--- Start ---

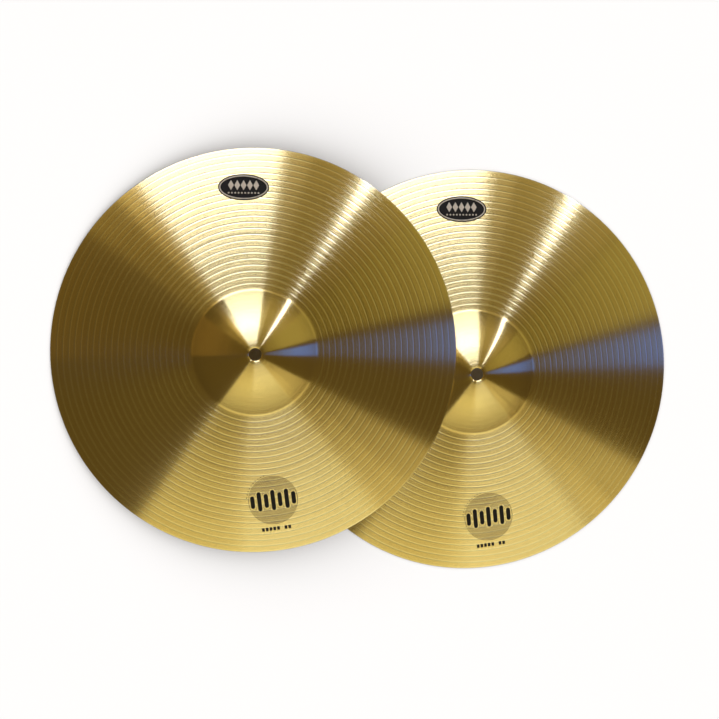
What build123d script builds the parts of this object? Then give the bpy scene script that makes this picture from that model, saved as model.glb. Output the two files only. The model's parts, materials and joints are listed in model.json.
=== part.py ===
from build123d import *
import math
import os

# A pair of 16 inch hand cymbals. The lower one lies bell up on its rim. The upper one leans on it:
# its left rim stands on the same surface and its right rim rests just clear of the lower bell.
# +Z is up and +X runs from the upper disc towards the lower one. The origin is the middle of the
# pair's footprint, on the surface that it stands on. Everything is in millimetres.

# Disc
RIM_RADIUS = 203.2
WALL = 1.2
BELL_RADIUS = 62.0
BELL_RISE = 23.0
BOW_RISE = 20.0
BOW_BULGE = 3.0
CREASE_ROUND = 4.0
RIM_ROUND = 0.4

# Centre hole and the countersink around its mouth
HOLE_RADIUS = 6.35
SINK_WIDTH = 1.3
SINK_DEPTH = 0.35

# Lathe grooves in the top of the bow
GROOVE_PITCH = 6.05
GROOVE_WIDTH = 1.6
GROOVE_DEPTH = 0.12
GROOVES_FROM_BELL = 7.5
GROOVES_FROM_RIM = 6.4

# How the pair lies
CENTRE_DISTANCE = 225.0
REST_GAP = 0.3

# Printed films
FILM = 0.1

# Oval badge, with its long axis at BADGE_TURN from +X
BADGE_AZIMUTH = 99.8
BADGE_FROM_RIM = 38.6
BADGE_TURN = 5.6
BADGE_WIDTH = 51.0
BADGE_HEIGHT = 26.0
BADGE_EDGE = 1.2
KEYLINE_WIDTH = 1.2
DIAMOND_COUNT = 5
DIAMOND_WIDTH = 5.8
DIAMOND_HEIGHT = 10.0
DIAMOND_PITCH = 6.3
DIAMOND_LIFT = 2.0
BADGE_DOT_COUNT = 10
BADGE_DOT_RADIUS = 0.85
BADGE_DOT_PITCH = 3.3
BADGE_DOT_DROP = 5.6

# Round print, with its bars square to the radius
ROUND_AZIMUTH = 283.5
ROUND_FROM_RIM = 52.8
RING_OUTER_RADIUS = 24.8
RING_INNER_RADIUS = 6.2
RING_PITCH = 1.24
RING_WIDTH = 0.5
LEVEL_WIDTH = 4.3
LEVEL_PITCH = 6.9
LEVEL_HEIGHTS = (13.0, 20.0, 14.5, 21.0, 14.5, 20.0, 13.0)
LEVEL_MARGIN = 1.1
ARC_DOT_COUNT = 10
ARC_DOT_RADIUS = 0.6
ARC_DOT_GAP = 1.7
ARC_DOT_FIRST = 104.0
ARC_DOT_LAST = 168.0
DASH_DROP = 29.4
DASH_HEIGHT = 3.6
DASH_WIDTH = 2.7
DASH_PITCH = 3.8
DASH_COUNT = 8
DASH_SKIPPED = 5

UP = (0, 0, 1)
LEAN_LIMIT = 45.0
LEAN_STEPS = 60
STATIONS = 400


def bow_arc():
    """Centre and radius of the underside arc of the bow, in the plane of radius and height."""
    inner = Vector(BELL_RADIUS, BOW_RISE)
    outer = Vector(RIM_RADIUS, 0)
    chord = outer - inner
    half_chord = chord.length / 2
    radius = (half_chord**2 + BOW_BULGE**2) / (2 * BOW_BULGE)
    upward = Vector(-chord.Y, chord.X).normalized()
    centre = (inner + outer) * 0.5 - upward * (radius - BOW_BULGE)
    return centre, radius


def bell_arc():
    """Centre and radius of the underside arc of the bell, whose centre is on the axis."""
    radius = (BELL_RADIUS**2 + BELL_RISE**2) / (2 * BELL_RISE)
    return Vector(0, BOW_RISE + BELL_RISE - radius), radius


BOW_CENTRE, BOW_ARC = bow_arc()
BELL_CENTRE, BELL_ARC = bell_arc()


def bow_point(r, offset=0.0):
    """Point of the bow's underside at radius r, or of the surface at an offset above it."""
    return Vector(r, BOW_CENTRE.Y + math.sqrt((BOW_ARC + offset) ** 2 - (r - BOW_CENTRE.X) ** 2))


def bell_point(r, offset=0.0):
    """Point of the bell's underside at radius r, or of the surface at an offset above it."""
    return Vector(r, BELL_CENTRE.Y + math.sqrt((BELL_ARC + offset) ** 2 - r**2))


def crease_radius(offset):
    """Radius at which the bell and the bow meet on the surface at an offset above the underside."""
    between = BOW_CENTRE - BELL_CENTRE
    bell, bow = BELL_ARC + offset, BOW_ARC + offset
    along = (bell**2 - bow**2 + between.length**2) / (2 * between.length)
    across = math.sqrt(bell**2 - along**2)
    unit = between.normalized()
    return BELL_CENTRE.X + unit.X * along - unit.Y * across


def surface_height(r, offset=0.0):
    """Height at radius r of the whole underside, or of the surface at an offset above it."""
    if r < crease_radius(offset):
        return bell_point(r, offset).Y
    return bow_point(r, offset).Y


def groove_radii():
    """Radii of the groove centres, from the bell outwards."""
    first = BELL_RADIUS + GROOVES_FROM_BELL
    count = int((RIM_RADIUS - GROOVES_FROM_RIM - first) / GROOVE_PITCH) + 1
    return [first + GROOVE_PITCH * k for k in range(count)]


def groove_cutters():
    """Circles in the section plane whose lowest arcs are the grooves."""
    arc = ((GROOVE_WIDTH / 2) ** 2 + GROOVE_DEPTH**2) / (2 * GROOVE_DEPTH)
    cutters = []
    for r in groove_radii():
        surface = bow_point(r, WALL)
        outward = (surface - BOW_CENTRE).normalized()
        centre = surface + outward * (arc - GROOVE_DEPTH)
        cutters.append(Pos(centre.X, centre.Y) * Circle(arc))
    return cutters


def disc_section():
    """Half section of the disc, with radius along X and height along Y."""
    crease = crease_radius(WALL)
    bell_middle = (HOLE_RADIUS + BELL_RADIUS) / 2
    bow_middle = (BELL_RADIUS + RIM_RADIUS) / 2
    outline = [
        ThreePointArc(bell_point(HOLE_RADIUS), bell_point(bell_middle), bell_point(BELL_RADIUS)),
        ThreePointArc(bow_point(BELL_RADIUS), bow_point(bow_middle), bow_point(RIM_RADIUS)),
        Line(bow_point(RIM_RADIUS), bow_point(RIM_RADIUS, WALL)),
        ThreePointArc(bow_point(RIM_RADIUS, WALL), bow_point(bow_middle, WALL), bow_point(crease, WALL)),
        ThreePointArc(bell_point(crease, WALL), bell_point(bell_middle, WALL), bell_point(HOLE_RADIUS, WALL)),
        Line(bell_point(HOLE_RADIUS, WALL), bell_point(HOLE_RADIUS)),
    ]
    section = make_face(Curve() + outline)
    corners = section.vertices()
    under_crease = corners.sort_by_distance(bell_point(BELL_RADIUS))[0]
    top_crease = corners.sort_by_distance(bell_point(crease, WALL))[0]
    section = fillet(top_crease, CREASE_ROUND)
    under_crease = section.vertices().sort_by_distance(under_crease)[0]
    section = fillet(under_crease, CREASE_ROUND + WALL)
    top_rim = section.vertices().sort_by_distance(bow_point(RIM_RADIUS, WALL))[0]
    section = fillet(top_rim, RIM_ROUND)
    mouth = bell_point(HOLE_RADIUS, WALL)
    sink_edge = bell_point(HOLE_RADIUS + SINK_WIDTH, WALL)
    sink = make_face(Polyline((mouth.X, mouth.Y - SINK_DEPTH), sink_edge, (mouth.X, mouth.Y + WALL), close=True))
    return section - sink - groove_cutters()


def disc():
    """One cymbal with its rim plane at z = 0 and its axis on Z."""
    return revolve(Plane.XZ * disc_section(), Axis.Z)


def film_blank(inner, outer):
    """Ring of film on the bow's top surface between two radii, bridging the grooves."""
    middle = (inner + outer) / 2
    top = WALL + FILM
    outline = [
        ThreePointArc(bow_point(inner, WALL), bow_point(middle, WALL), bow_point(outer, WALL)),
        Line(bow_point(outer, WALL), bow_point(outer, top)),
        ThreePointArc(bow_point(outer, top), bow_point(middle, top), bow_point(inner, top)),
        Line(bow_point(inner, top), bow_point(inner, WALL)),
    ]
    return revolve(Plane.XZ * make_face(Curve() + outline), Axis.Z)


def films(sketches, azimuth, radius, turn, reach):
    """Solids of film for each named flat sketch, laid on the bow around one print's centre."""
    blank = film_blank(radius - reach, radius + reach)
    angle = math.radians(azimuth)
    place = Pos(radius * math.cos(angle), radius * math.sin(angle)) * Rot(0, 0, turn)
    height = surface_height(0, WALL + FILM) + FILM
    pieces = {}
    for name, sketch in sketches.items():
        pieces[name] = Compound((extrude(place * sketch, height, dir=UP) & blank).solids())
    return pieces


def badge_sketches():
    """The oval badge: a dark ground with an edge line, a pale keyline, diamonds and a row of dots."""
    def oval(inset):
        return Ellipse(BADGE_WIDTH / 2 - inset, BADGE_HEIGHT / 2 - inset)

    diamonds = Sketch()
    half, tall = DIAMOND_WIDTH / 2, DIAMOND_HEIGHT / 2
    for k in range(DIAMOND_COUNT):
        x = (k - (DIAMOND_COUNT - 1) / 2) * DIAMOND_PITCH
        corners = Polyline((-half, 0), (0, -tall), (half, 0), (0, tall), close=True)
        diamonds += Pos(x, DIAMOND_LIFT) * make_face(corners)
    dots = Sketch()
    for k in range(BADGE_DOT_COUNT):
        x = (k - (BADGE_DOT_COUNT - 1) / 2) * BADGE_DOT_PITCH
        dots += Pos(x, -BADGE_DOT_DROP) * Circle(BADGE_DOT_RADIUS)
    keyline = oval(BADGE_EDGE) - oval(BADGE_EDGE + KEYLINE_WIDTH)
    ground = oval(0) - keyline - diamonds - dots
    return {"badge_ground": ground, "badge_keyline": keyline, "badge_diamonds": diamonds, "badge_dots": dots}


def level_bars(margin):
    """The row of upright round-ended bars of the round print, grown by a margin."""
    bars = Sketch()
    for k, height in enumerate(LEVEL_HEIGHTS):
        x = (k - (len(LEVEL_HEIGHTS) - 1) / 2) * LEVEL_PITCH
        bars += Pos(x, 0) * SlotOverall(height + 2 * margin, LEVEL_WIDTH + 2 * margin, rotation=90)
    return bars


def round_sketches():
    """The round print: fine rings, upright bars across them, a dotted arc and a row of dashes."""
    rings = Sketch()
    count = int((RING_OUTER_RADIUS - RING_INNER_RADIUS) / RING_PITCH) + 1
    for k in range(count):
        outer = RING_OUTER_RADIUS - RING_PITCH * k
        rings += Circle(outer) - Circle(outer - RING_WIDTH)
    rings -= level_bars(LEVEL_MARGIN)
    dots = Sketch()
    for k in range(ARC_DOT_COUNT):
        angle = math.radians(ARC_DOT_FIRST + (ARC_DOT_LAST - ARC_DOT_FIRST) * k / (ARC_DOT_COUNT - 1))
        distance = RING_OUTER_RADIUS + ARC_DOT_GAP
        dots += Pos(distance * math.cos(angle), distance * math.sin(angle)) * Circle(ARC_DOT_RADIUS)
    dashes = Sketch()
    for k in range(DASH_COUNT):
        if k != DASH_SKIPPED:
            x = (k - (DASH_COUNT - 1) / 2) * DASH_PITCH
            dashes += Pos(x, -DASH_DROP) * Rectangle(DASH_WIDTH, DASH_HEIGHT)
    return {"ring_print": rings, "level_bars": level_bars(0), "arc_dots": dots, "series_dashes": dashes}


def rest_clearance(lean):
    """Least height of the leaning upper disc over the lower disc, along the line of centres."""
    c, s = math.cos(lean), math.sin(lean)
    least = WALL * STATIONS
    for k in range(STATIONS + 1):
        along = RIM_RADIUS * k / STATIONS
        under = surface_height(along)
        x = along * c - under * s - CENTRE_DISTANCE
        z = RIM_RADIUS * s + along * s + under * c
        if abs(x) < RIM_RADIUS:
            least = min(least, z - surface_height(abs(x), WALL))
    return least


def rest_lean():
    """Lean in degrees at which the upper disc clears the lower one by the rest gap."""
    low, high = 0.0, math.radians(LEAN_LIMIT)
    for _ in range(LEAN_STEPS):
        middle = (low + high) / 2
        if rest_clearance(middle) < REST_GAP:
            low = middle
        else:
            high = middle
    return math.degrees(high)


os.makedirs("parts", exist_ok=True)

badge_radius = RIM_RADIUS - BADGE_FROM_RIM
round_radius = RIM_RADIUS - ROUND_FROM_RIM
pieces = {"cymbal": disc()}
pieces |= films(badge_sketches(), BADGE_AZIMUTH, badge_radius, BADGE_TURN, BADGE_WIDTH / 2)
round_reach = DASH_DROP + DASH_HEIGHT
pieces |= films(round_sketches(), ROUND_AZIMUTH, round_radius, ROUND_AZIMUTH - 270, round_reach)

lean = rest_lean()
upper_centre = Pos(0, 0, RIM_RADIUS * math.sin(math.radians(lean))) * Rot(0, -lean, 0)
lower_centre = Pos(CENTRE_DISTANCE, 0, 0)
upper_box = (upper_centre * pieces["cymbal"]).bounding_box()
lower_box = (lower_centre * pieces["cymbal"]).bounding_box()
to_middle = Pos(-(upper_box.min.X + lower_box.max.X) / 2, 0, 0)

places = {"upper": to_middle * upper_centre, "lower": to_middle * lower_centre}
for side, place in places.items():
    for name, piece in pieces.items():
        export_step(place * piece, f"parts/{side}_{name}.step")
    mouth = place * Pos(0, 0, bell_point(HOLE_RADIUS, WALL / 2).Y)
    print(side, "hole", mouth.position, "axis", mouth.z_axis.direction)
print("lean", lean, "grooves", len(groove_radii()))
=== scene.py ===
"""A pair of lathed brass hand cymbals, one leaning on the other, on a pale table."""

import json
import logging
import math
from dataclasses import dataclass, field
from enum import Enum
from typing import Callable, Iterable

import bmesh
import bpy
from mathutils import Matrix, Vector


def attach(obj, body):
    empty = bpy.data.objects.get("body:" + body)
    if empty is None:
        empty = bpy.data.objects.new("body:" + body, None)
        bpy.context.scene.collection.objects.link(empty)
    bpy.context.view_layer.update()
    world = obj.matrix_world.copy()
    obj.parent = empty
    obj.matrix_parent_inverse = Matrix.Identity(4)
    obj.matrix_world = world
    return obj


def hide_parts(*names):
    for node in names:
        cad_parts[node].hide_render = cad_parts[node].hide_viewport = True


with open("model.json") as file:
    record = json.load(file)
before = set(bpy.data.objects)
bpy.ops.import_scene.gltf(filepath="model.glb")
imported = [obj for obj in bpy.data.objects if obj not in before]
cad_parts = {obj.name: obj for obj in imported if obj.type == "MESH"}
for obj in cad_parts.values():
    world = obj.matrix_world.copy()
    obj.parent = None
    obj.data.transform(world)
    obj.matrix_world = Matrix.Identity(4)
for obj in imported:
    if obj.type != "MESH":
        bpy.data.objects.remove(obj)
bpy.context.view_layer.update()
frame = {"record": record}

LOG = logging.getLogger("hand_cymbals")
MM = 0.001
ROUND_AXIS = "round_axis"
HALF_TURN = 180.0


class Side(Enum):
    """The two cymbals of the pair, by how they lie."""

    LOWER = "lower"
    UPPER = "upper"

    @property
    def body(self) -> str:
        """The moving body that this cymbal's pieces ride on."""
        return f"{self.value}_cymbal_body"


class Slot(Enum):
    """The record's material slots."""

    BRASS = "brass"
    BADGE_INK = "badge_ink"
    PALE_INK = "pale_ink"
    RING_INK = "ring_ink"
    BOLD_INK = "bold_ink"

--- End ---

* Task to complete: Collect each line above holding the string "that".

* The reply:
What build123d script builds the parts of this object? Then give the bpy scene script that makes this picture from that model, saved as model.glb. Output the two files only. The model's parts, materials and joints are listed in model.json.
# pair's footprint, on the surface that it stands on. Everything is in millimetres.
        """The moving body that this cymbal's pieces ride on."""